I am not advocating in favor of one or the other, but one could look at the on-going discussions for rationale, motivations, etc. Generally speaking there seems to be a push/preference towards interpolation.

Yes they're generally convenient, especially when it comes to Web development. I suppose I would be fine with them if there was a switch to keep them disabled in 95% of modules. Then in the remaining 5% I can be extra careful about the environment of the functions using interpolation. Otherwise it's just too risky compared to a string templating approach. We could have both too, of course.

RaimoNiskanen commented 1 year ago

Sounds like sigils are all inconsistent with each other and provide us with many pitfalls.

The idea with sigils, as proposed, I'd say, is to transform a string into some term according to some rules. The sigil type defines the created type.

~S creates a binary so it cannot be treated as a string, e.g. ++ does not work. ~s -"- ~C explicitly creates a character list so that is a string, but that is an exception. ~c -"- ~r is suggested to create a 3-tuple.

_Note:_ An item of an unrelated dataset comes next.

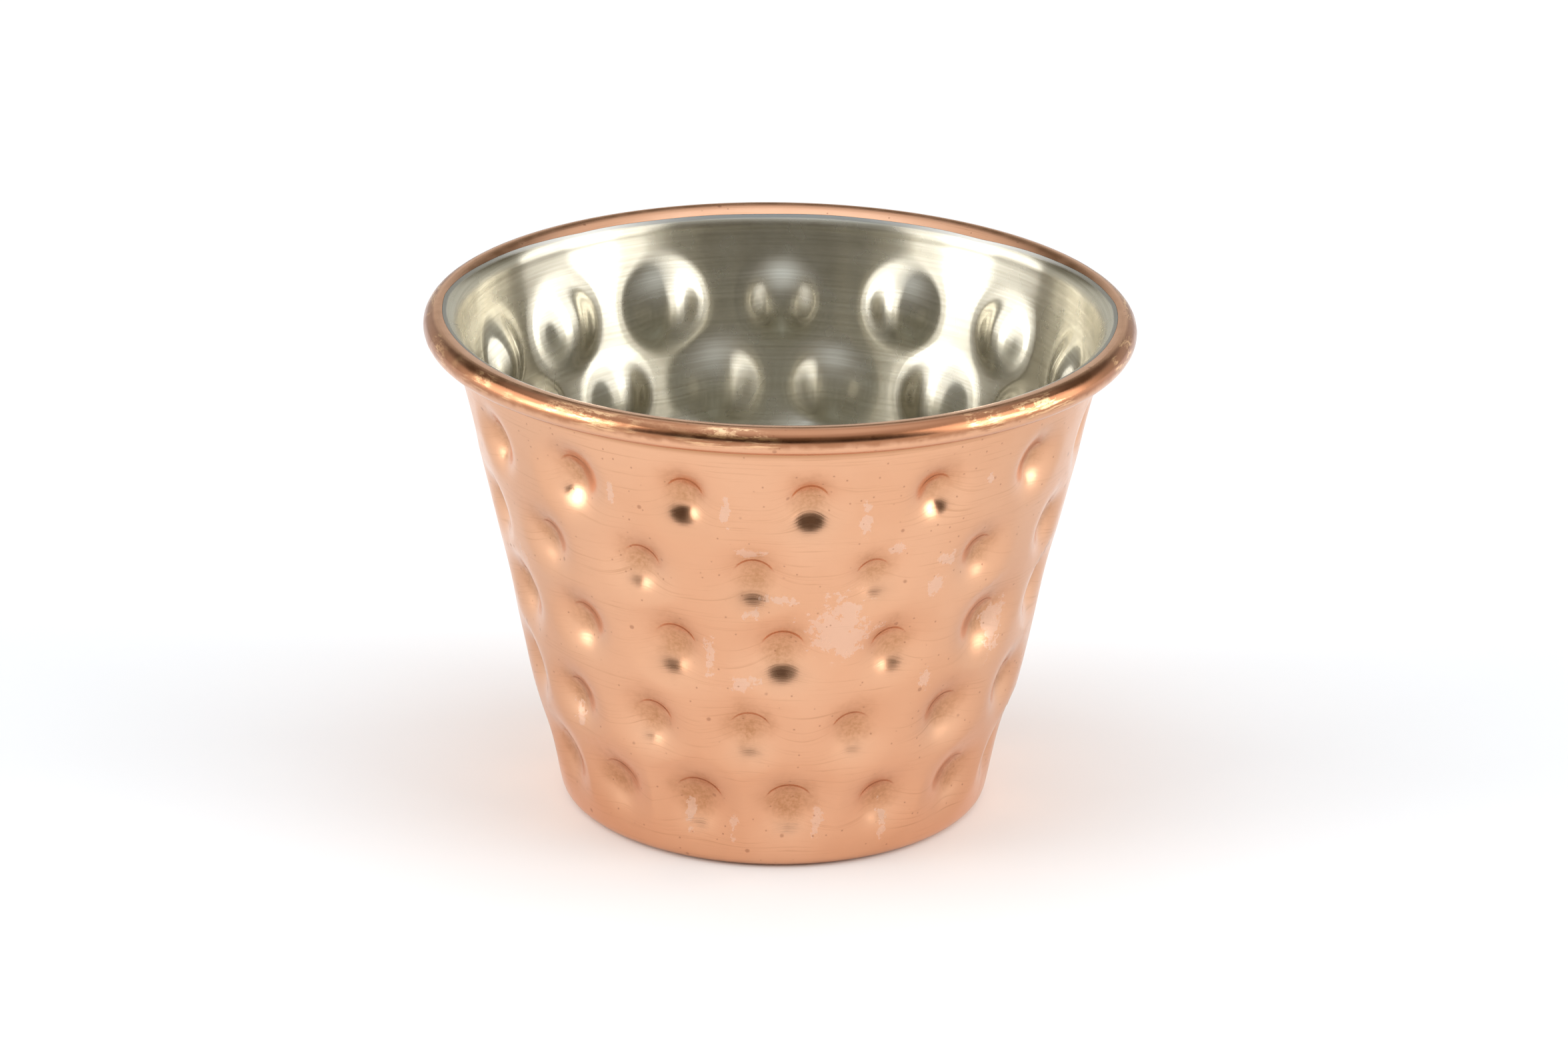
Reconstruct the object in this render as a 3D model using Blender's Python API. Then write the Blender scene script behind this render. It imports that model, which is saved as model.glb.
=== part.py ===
"""Hammered sauce cup: a drawn steel cup, copper plated on the outside.

Two closed bodies, both turned about +Z and dented by the same rows of punch marks:
steel_cup, the sheet with its floor, wall and open curl, and copper_plating, the skin over it.
The plating is drawn far thicker than a real one, so that it is a solid of its own.
The origin is the centre of the underside. Azimuth 0 faces -Y and grows towards +X.
"""
from math import atan, cos, degrees, hypot, radians, sin

import bmesh
import bpy
import numpy as np

# Lengths below are in millimetres. MM turns them into metres.
MM = 0.001

# Outside of the cup
HEIGHT = 44.8
RIM_RADIUS = 31.0
WALL_FOOT_RADIUS = 18.83
WALL_SLOPE = 0.2274
CORNER_RADIUS = 1.2
FULLNESS = 0.33
FULLNESS_HEIGHT = 12.5
FULLNESS_SPREAD = 5.5

# Layers, counted from the outside in
COPPER_THICKNESS = 0.2
LAYER_GAP = 0.3
STEEL_THICKNESS = 0.35
STEEL_DEPTH = COPPER_THICKNESS + LAYER_GAP
INSIDE_DEPTH = STEEL_DEPTH + STEEL_THICKNESS

# Rolled rim: a round bead outside, and a wider quarter ellipse on the inner lip
BEAD_RADIUS = 1.2
LIP_HEIGHT = 1.8

# Angles on the bead count from outwards (0) to the crest (90), those on the lip from the wall (0)
# to the crest (90). The plating starts in the crease under the bead and ends on the lip.
CREASE_ANGLE = -163
INNER_CREASE_ANGLE = -170
COPPER_EDGE_ANGLE = 65
STEEL_STEP_ANGLE = 56
CURL_END_ANGLE = -140
CURL_ROOT_ANGLE = 140
LIP_ROOT_ANGLE = 30

# Punch marks
ROW_HEIGHTS = (6.2, 13.9, 22.1, 29.3, 36.8)
ROW_TURNS = (6.8, -2.7, 4.4, -1.6, 8.9)
MARKS_PER_ROW = 15
MARK_RADIUS = 4.3
MARK_DEPTH = 1.0
MARK_POWER = 1.5
DRIFT = 3.2
DRIFT_START = 121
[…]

And ~S"abc" might look like a string with an "operator" ~S prepended, such as not"abc" which is valid syntax and could be a boolean (but it badargs at runtime). My point is that it should not be surprising that an operator may produce a new type.

RaimoNiskanen commented 1 year ago

I changed to propose ~b and ~B to create binaries, and ~s and ~S to produce strings.

RaimoNiskanen commented 1 year ago

I went back to the original set of delimiters, after deciding that it is the sigil type only that affects the tokenizer. For regular expressions it sometimes looks good with / or |, for example.

RaimoNiskanen commented 1 year ago

An internal meeting disagreed with me, so for now we only keep the " string delimiters (and """), and also postpone the ~r sigil.